The researchers exposed mice to methyl-4-phenyl-1, 2, 3, 6 tetrahydropyridine (MPTP), a neurotoxicant that leads to symptoms of PD in animals. They found two approaches that protected against MPTP-induced neurotoxicity in the mouse brain--adding a potent sEH inhibitor, and genetically modifying mice to not produce sEH.

“Our research suggests that the sEH inhibitor may prevent the progression of Parkinson's disease (PD) as well as treat patients with dementia of Lewy bodies (DLB) if the sEH inhibitor is used in early phases of patients with these disorders,” said Hashimoto, whose career spans 30 years in the development of blood biomarkers and novel therapeutic drugs and includes more than 550 publications on the topic. “Both PD and DLB are chronic and progressive movement disorders. However, the precise causes of these diseases are largely unknown.” Lead author was Qian Ren of the Hashimoto lab.

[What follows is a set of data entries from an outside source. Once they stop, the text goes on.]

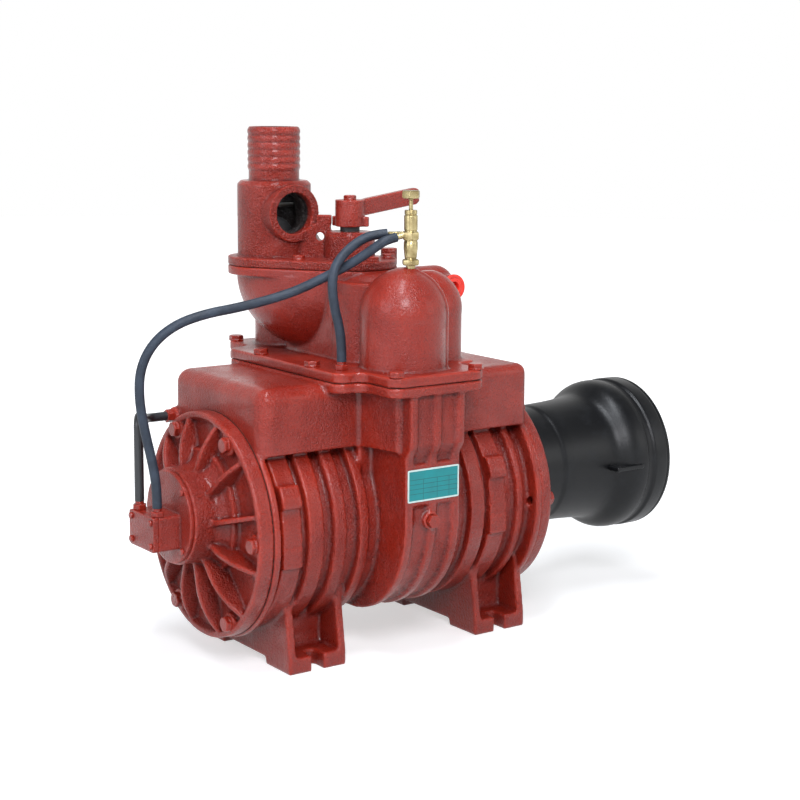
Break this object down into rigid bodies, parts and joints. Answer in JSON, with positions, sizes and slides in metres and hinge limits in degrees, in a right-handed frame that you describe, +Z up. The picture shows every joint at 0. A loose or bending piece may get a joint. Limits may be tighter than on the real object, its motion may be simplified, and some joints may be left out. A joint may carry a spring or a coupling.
{
  "type": "vacuum pump",
  "caption": "Rotary vane vacuum pump for a tanker: ribbed casing with oil tanks, finned end cover, changeover valve head, oil lines and a guard cone over the splined drive shaft.",
  "frame": {"origin": "centre of the four foot slots, on the plane that the feet stand on", "axes": "+X along the drive shaft towards its splined end, +Z up, -Y the side with the drip regulator"},
  "size_m": [0.8765, 0.447, 0.737],
  "materials": {
    "cast_red": "gloss brick-red paint on a cast surface",
    "steel": "dull plated",
    "bright_steel": "ground",
    "brass": "turned",
    "gasket": "matte",
    "rotor_iron": "machined",
    "vane_composite": "matte",
    "seal_rubber": "matte",
    "black_plastic": "satin",
    "red_plastic": "gloss",
    "black_steel": "satin black",
    "hose_rubber": "satin"
  },
  "bodies": {
    "pump": {"stator_casing": "cast_red", "rear_cover": "cast_red", "front_cover": "cast_red", "manifold": "cast_red", "changeover_head": "cast_red", "oil_pump_body": "cast_red", "oil_pump_cover": "cast_red", "rear_cover_bolts": "cast_red", "front_cover_bolts": "cast_red", "manifold_bolts": "cast_red", "head_bolts": "cast_red", "oil_pump_screws": "cast_red", "pump_plate_screws": "cast_red", "drain_plug": "cast_red", "rear_cover_gasket": "gasket", "front_cover_gasket": "gasket", "manifold_gasket": "gasket", "head_gasket": "gasket", "rear_bearing_outer": "bright_steel", "rear_bearing_rollers": "bright_steel", "front_bearing_outer": "bright_steel", "front_bearing_rollers": "bright_steel", "rear_shaft_seal": "seal_rubber", "front_shaft_seal": "seal_rubber", "stem_seal": "seal_rubber", "guard_cone": "black_plastic", "guard_screws": "steel", "idler_pin": "bright_steel", "ball_stop": "steel", "regulator_body": "brass", "hose_nipples": "steel", "pipe_unions": "steel", "suction_pipe": "black_steel", "rear_oil_hose": "hose_rubber", "manifold_oil_hose": "hose_rubber"},
    "rotor": {"drive_shaft": "bright_steel", "rotor": "rotor_iron", "vanes": "vane_composite", "rear_bearing_inner": "bright_steel", "front_bearing_inner": "bright_steel", "drive_gear": "bright_steel"},
    "idler": {"idler_gear": "bright_steel"},
    "lever": {"changeover_plug": "steel", "changeover_lever": "cast_red", "lever_bolt": "cast_red"},
    "regulator_screw": {"regulator_knob": "brass"},
    "ball": {"non_return_ball": "seal_rubber"},
    "cap": {"exhaust_cap": "red_plastic"}
  },
  "joints": [
    {"name": "rotor_spin", "type": "hinge", "parent": "pump", "child": "rotor", "pos_m": [0, 0, 0.213], "axis": [1, 0, 0], "continuous": true},
    {"name": "idler_spin", "type": "hinge", "parent": "pump", "child": "idler", "pos_m": [-0.344, -0.015, 0.213], "axis": [1, 0, 0], "continuous": true},
    {"name": "lever_turn", "type": "hinge", "parent": "pump", "child": "lever", "pos_m": [-0.026, 0, 0.6], "axis": [0, 0, 1], "range_deg": [-90, 0]},
    {"name": "regulator_turn", "type": "hinge", "parent": "pump", "child": "regulator_screw", "pos_m": [-0.028, -0.153, 0.64], "axis": [0, 0, 1], "continuous": true},
    {"name": "ball_lift", "type": "slide", "parent": "pump", "child": "ball", "axis": [0, 0, 1], "range_m": [0, 0.012]},
    {"name": "cap_pull", "type": "slide", "parent": "pump", "child": "cap", "axis": [0, -1, 0], "range_m": [0, 0.03]}
  ],
  "couplings": [
    {"joint": "idler_spin", "follows": "rotor_spin", "ratio": -1}
  ]
}
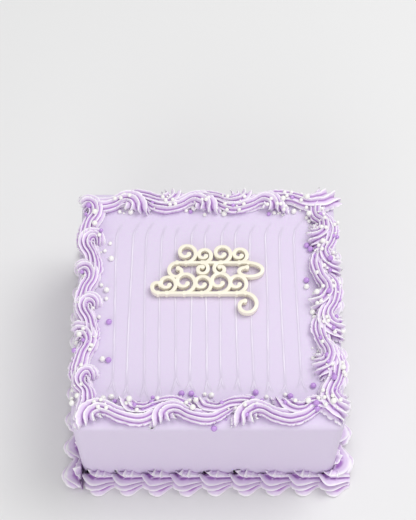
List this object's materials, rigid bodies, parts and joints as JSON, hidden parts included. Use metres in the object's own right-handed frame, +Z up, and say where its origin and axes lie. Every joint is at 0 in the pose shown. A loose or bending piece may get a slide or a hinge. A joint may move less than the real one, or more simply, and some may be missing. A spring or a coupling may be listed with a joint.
{
  "type": "small square celebration cake",
  "caption": "Square buttercream cake with reverse-shell piping round the top, shells round the foot, sugar pearls and a scrollwork topper.",
  "frame": {"origin": "centre of the flat base that the cake rests on", "axes": "+Z up; +X to the right and -Y towards the front, as the scrollwork topper is read"},
  "size_m": [0.1484, 0.1483, 0.0763],
  "materials": {
    "buttercream": "smooth lilac buttercream, satin",
    "piping": "piped lilac buttercream, satin",
    "white_pearl": "pearlescent white sugar",
    "purple_pearl": "pearlescent purple sugar",
    "topper": "ivory sheet, satin"
  },
  "bodies": {
    "root": {"cake": "buttercream", "top_border_front": "piping", "top_border_right": "piping", "top_border_back": "piping", "top_border_left": "piping", "foot_border_front": "piping", "foot_border_right": "piping", "foot_border_back": "piping", "foot_border_left": "piping", "scroll_plate": "topper"}
  },
  "joints": []
}
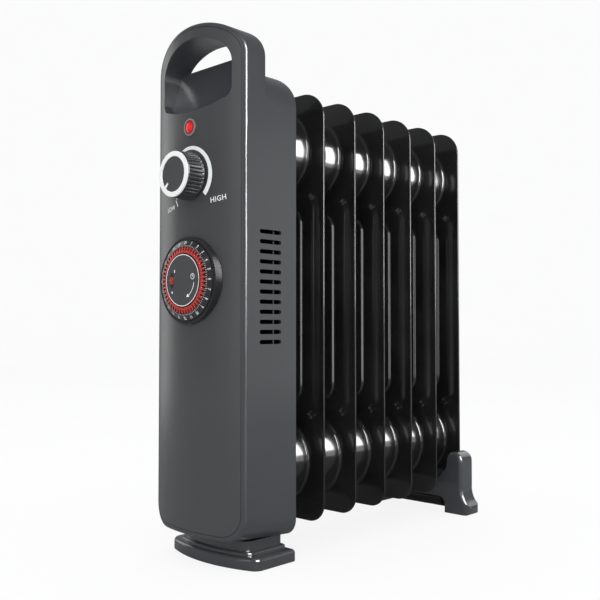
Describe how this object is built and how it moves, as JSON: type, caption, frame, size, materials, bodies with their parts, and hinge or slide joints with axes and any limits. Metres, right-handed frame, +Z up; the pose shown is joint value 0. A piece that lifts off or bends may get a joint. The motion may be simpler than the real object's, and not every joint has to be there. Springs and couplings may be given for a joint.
{
  "type": "oil filled radiator heater",
  "caption": "Small upright oil filled radiator heater with pressed fins, a control housing with an arched carrying handle, a thermostat knob, a day timer dial and two feet.",
  "frame": {"origin": "centre of the floor rectangle that the whole heater covers, on the floor", "axes": "+Z up, -Y towards the control panel, +X to the right of a person facing the panel"},
  "size_m": [0.122, 0.3028, 0.385],
  "materials": {
    "housing_plastic": "satin",
    "dark_plastic": "satin",
    "foot_plastic": "gloss",
    "white_plastic": "gloss",
    "red_plastic": "gloss",
    "red_lens": "gloss",
    "lamp_glass": "gloss",
    "fin_paint": "gloss",
    "black_metal": "gloss",
    "steel": "satin",
    "zinc_steel": "satin",
    "brass": "satin",
    "ceramic": "matte",
    "cable": "matte",
    "cutout_metal": "satin"
  },
  "bodies": {
    "heater": {"front_panel": "housing_plastic", "housing_shell": "housing_plastic", "panel_screws": "zinc_steel", "back_plate": "zinc_steel", "mounting_studs": "steel", "mounting_nuts": "zinc_steel", "cord_inlet_bush": "dark_plastic", "terminal_block": "ceramic", "thermal_cutout": "cutout_metal", "earth_screw": "brass", "internal_wires": "cable", "indicator_lens": "red_lens", "indicator_bezel": "white_plastic", "neon_lamp": "lamp_glass", "thermostat_body": "dark_plastic", "thermostat_nut": "zinc_steel", "timer_bezel": "dark_plastic", "timer_centre_disc": "housing_plastic", "timer_case": "dark_plastic", "timer_motor": "steel", "heater_element": "steel", "heater_flange": "steel", "heater_terminals": "ceramic", "oil_filler_plug": "black_metal", "front_foot": "foot_plastic", "front_foot_screws": "zinc_steel", "rear_foot": "foot_plastic", "rear_foot_screws": "zinc_steel", "rear_foot_rail": "black_metal", "rail_screws": "zinc_steel", "fin_1_front": "fin_paint", "fin_1_rear": "fin_paint", "fin_2_front": "fin_paint", "fin_2_rear": "fin_paint", "fin_3_front": "fin_paint", "fin_3_rear": "fin_paint", "fin_4_front": "fin_paint", "fin_4_rear": "fin_paint", "fin_5_front": "fin_paint", "fin_5_rear": "fin_paint", "fin_6_front": "fin_paint", "fin_6_rear": "fin_paint", "fin_7_front": "fin_paint", "fin_7_rear": "fin_paint"},
    "knob": {"thermostat_knob": "dark_plastic", "knob_trim_ring": "white_plastic", "knob_cap": "housing_plastic", "thermostat_spindle": "steel"},
    "timer_dial": {"timer_dial_ring": "dark_plastic", "timer_tappets": "red_plastic", "timer_drive_gear": "white_plastic"},
    "timer_tappet": {"timer_tappet_single": "red_plastic"},
    "timer_switch": {"timer_switch_lever": "red_plastic"},
    "motor_pinion": {"timer_pinion": "brass"}
  },
  "joints": [
    {"name": "knob_turn", "type": "hinge", "parent": "heater", "child": "knob", "pos_m": [0, -0.1439, 0.2752], "axis": [0, 1, 0], "range_deg": [0, 270]},
    {"name": "timer_dial_turn", "type": "hinge", "parent": "heater", "child": "timer_dial", "pos_m": [0, -0.1359, 0.2009], "axis": [0, 1, 0], "continuous": true},
    {"name": "motor_pinion_turn", "type": "hinge", "parent": "heater", "child": "motor_pinion", "pos_m": [0, -0.1189, 0.1827], "axis": [0, 1, 0], "continuous": true},
    {"name": "timer_switch_slide", "type": "slide", "parent": "heater", "child": "timer_switch", "axis": [0, 0, 1], "range_m": [-0.0025, 0.0025]},
    {"name": "timer_tappet_press", "type": "slide", "parent": "timer_dial", "child": "timer_tappet", "axis": [0, 1, 0], "range_m": [0, 0.0016]}
  ],
  "couplings": [
    {"joint": "motor_pinion_turn", "follows": "timer_dial_turn", "ratio": -3.3333}
  ]
}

Hammock and a colleague Sarjeet Gill (now of UC Riverside) discovered the sEH enzyme in a UC Berkeley lab while they were researching insect developmental biology and green insecticides. The work, begun in 1969, led to the discovery that many regulatory molecules are controlled as much by degradation as by biosynthesis, Hammock said. These epoxy fatty acid chemical mediators control blood pressure, fibrosis, immunity, tissue growth, and pain and inflammation.

The Hammock laboratory has published nearly 900 peer-reviewed papers on the sEH enzyme. To date, journals have published more than 17,000 peer-reviewed papers on the sEH enzyme and its inhibitors. Hammock credits the NIEHS with supporting his research in this area since the 1970s.

A Davis-based company, EicOsis, is developing inhibitors to sEH to treat unmet medical needs in humans and animals. The company recently received a multi-million dollar grant from the NIH/NINDS Blueprint Program to move sEH inhibitors through phase I human clinical trials.  "We are developing a non-opiate analgesic to treat the chronic pain often associated with diabetes,” said William Schmidt, vice president of clinical development at EicOsis. “Once we have investigational new drug status from the Food and Drug Administration and have finished our phase I trial, physicians will be able initiate their own trials with the EicOsis compound on Parkinson's disease and other Lewy body disorders.”

Hammock said the soluble epoxide hydrolase inhibitors that inhibit the soluble epoxide hydrolase will soon enter human clinical trials supported by the NIH-NINDS Blueprint Program (NIH's Health's National Institute of Neurological Disorders and Stroke). “These drugs could provide relief for patients with a wide variety of inflammatory diseases,” said Hammock, who is a member of the National Academy of Sciences and the National Academy of Inventors.